Considérant que les prévenus qui ne contestent pas les constatations faites par les agents de la Direction générale de la concurrence, de la consommation et de la répression des fraudes, se bornent à soutenir l'absence d'élément intentionnel de leur part ;

Considérant que Georges S, en sa qualité de producteur, ne peut invoquer sa bonne foi, alors que la proportion importante de fruits calibrés dans la catégorie supérieure, établit l'absence de contrôle sérieux ou à tout le moins des négligences graves de sa part ; que sa mauvaise foi se déduit du fait qu'il n'a pas, avant la vente vérifié que les fruits présentaient les caractéristiques essentielles indiquées à l'acquéreur ;

Considérant que David F, grossiste en fruits et légumes, qui met à la disposition des consommateurs français, des marchandises non conformes à l'étiquetage effectué par le producteur, en application de la réglementation européenne, est tenu comme tel de vérifier la conformité des produits aux prescriptions en vigueur et de s'assurer de la conformité des produits aux prescriptions relatives au calibre, concernant la loyauté des transactions commerciales ;

D'où il suit que le délit de tromperie, caractérisé dans tous ses éléments, est imputable à chacun des prévenus Georges S, producteur et David F grossiste à Rungis et il convient par conséquent de confirmer le jugement déféré pour chacun des prévenus, sur la déclaration de culpabilité et sur la peine prononcée à l'égard de David F, mais que pour mieux prendre en compte la réelle gravité de cette affaire pour Georges S, il convient de modifier la peine prononcée par les premiers juges en le condamnant à une amende de 40 000 F.
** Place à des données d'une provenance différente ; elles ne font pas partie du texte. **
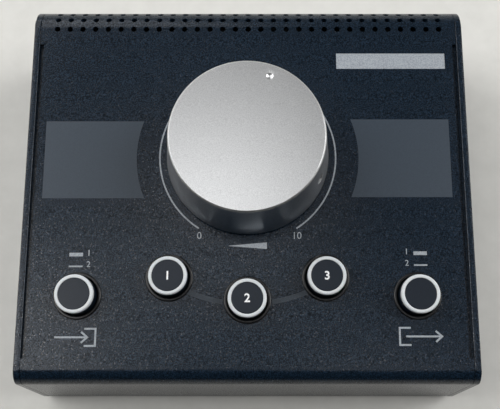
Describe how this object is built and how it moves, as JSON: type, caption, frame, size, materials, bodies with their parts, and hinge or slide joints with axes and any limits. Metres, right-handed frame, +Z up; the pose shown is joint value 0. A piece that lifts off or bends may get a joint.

Par ces motifs : LA COUR, Statuant publiquement et contradictoirement ; Reçoit les appels des prévenus et du ministère public ; Sur l'action publique : Confirme le jugement entrepris en toutes ses dispositions, à l'égard de David F, et sur la déclaration de culpabilité, à l'égard de Georges S ; L'Infirme sur la peine, prononcée à l'égard de Georges S et le Condamne à une amende de 40 000 F.